The last Wednesday in March started like every other day for people in Beijing. The mad morning commute and traffic snarls began to build as the city woke up. Construction sites around the capital reverberated with their never-ending banging. Not only above ground, but also below. And as they headed for work, few people passing overhead the construction site of the No.10 Subway Line in Haidiannanlu (Road) in the northwest of the city had any idea of the disaster playing out beneath their feet.
Behind locked doors, the construction workers had finally stopped their around-the-clock tunnel digging. It was 10:00 a.m. They had a new more urgent mission--to unearth six co-workers buried in a cave-in accident. But their boss began acting strangely. He confined the workers who took part in the rescue work to the construction site and instructed others to spray paint over the company name outside the site. He also confiscated workers' mobile phones to avoid them reporting the accident. To the workers it became clear he was covering up a tragedy. When the dust had settled, six young men had lost their lives and Beijing mourned.
The previous night workers had found a crack in the tunnel, according to a March 30 report in the Beijing Times. However, the contractor of the tunnel Zhou Yongfu ordered his staff of 60 to continue their work. On the morning of the accident, the crack widened, causing a minor collapse. It was when workers were ordered to repair this damage that the deadly cave-in happened.
The blatant cover-up attempts delayed the first-aid rescue to 5 p.m., which could have reduced the chance of survival for the trapped workers. Rescuers confirmed the next morning it was almost impossible for any trapped worker to survive. According to the Beijing Times, local police had detained 10 people over the subway cave-in by March 30, including the work supervisor and tunnel designers, but the labor contractor, Zhou Yongfu, is reported to have fled.
Dangers of subcontracting
At the end of last year, government announced its plan to build the world's biggest subway network by expanding its subway system to 273 km (169 miles) by 2010 and to 561 km by 2020. By then Beijing will replace London as the city with the world's most extensive underground rail system.

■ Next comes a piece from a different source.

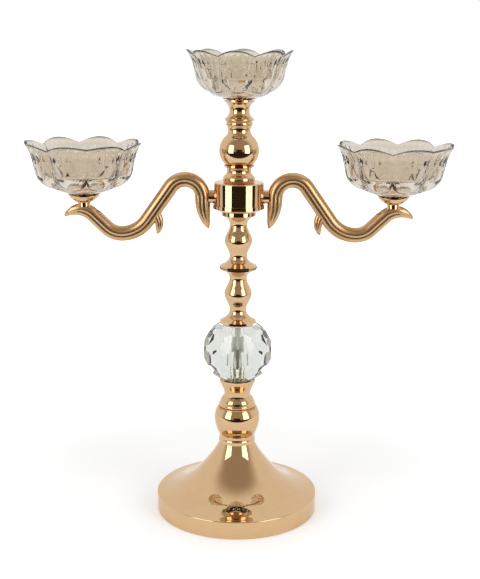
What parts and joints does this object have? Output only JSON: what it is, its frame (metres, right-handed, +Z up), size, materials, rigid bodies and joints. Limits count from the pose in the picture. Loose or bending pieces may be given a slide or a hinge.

In the construction of large infrastructure projects like subways, it is common for the big contractors to subcontract the project to smaller companies, which will go on to subcontract the work to unqualified companies regardless of laws and regulations. Due to the over-subcontracting practices, the construction teams in the field, who earn very little, have neither the technical know-how nor funds to ensure work safety measures.
In the Beijing Times report, Wang Wenshan, a colleague of the deceased six workers, confirmed that excessive subcontracting existed in their company. He said their contractor had subcontracted the digging of this stretch of tunnel and hired over 150 workers to finish the job. To meet the deadline, in spite of the dangerous nature of the work, workers have to work 12-hour days.
In the wake of this catastrophe, the Ministry of Construction issued a circular on the construction safety of subway projects on April 1, which requires government at all levels to crack down on illegal subcontracting and remove unqualified construction contractors from the market.
In the same circular the ministry also demanded construction companies stick to timely reporting and rescue work in case of accidents and warned of harsh punishment for any concealment and delay in reporting.
The official Xinhua News Agency summarized the three main reasons leading up to the slow progress of rescue work. The primary reason is that rescue work was critically delayed by the seven-hour gap between the occurrence of the accident and the reporting to local police. The other two reasons are the complicated underground mass of geological factors and power grids.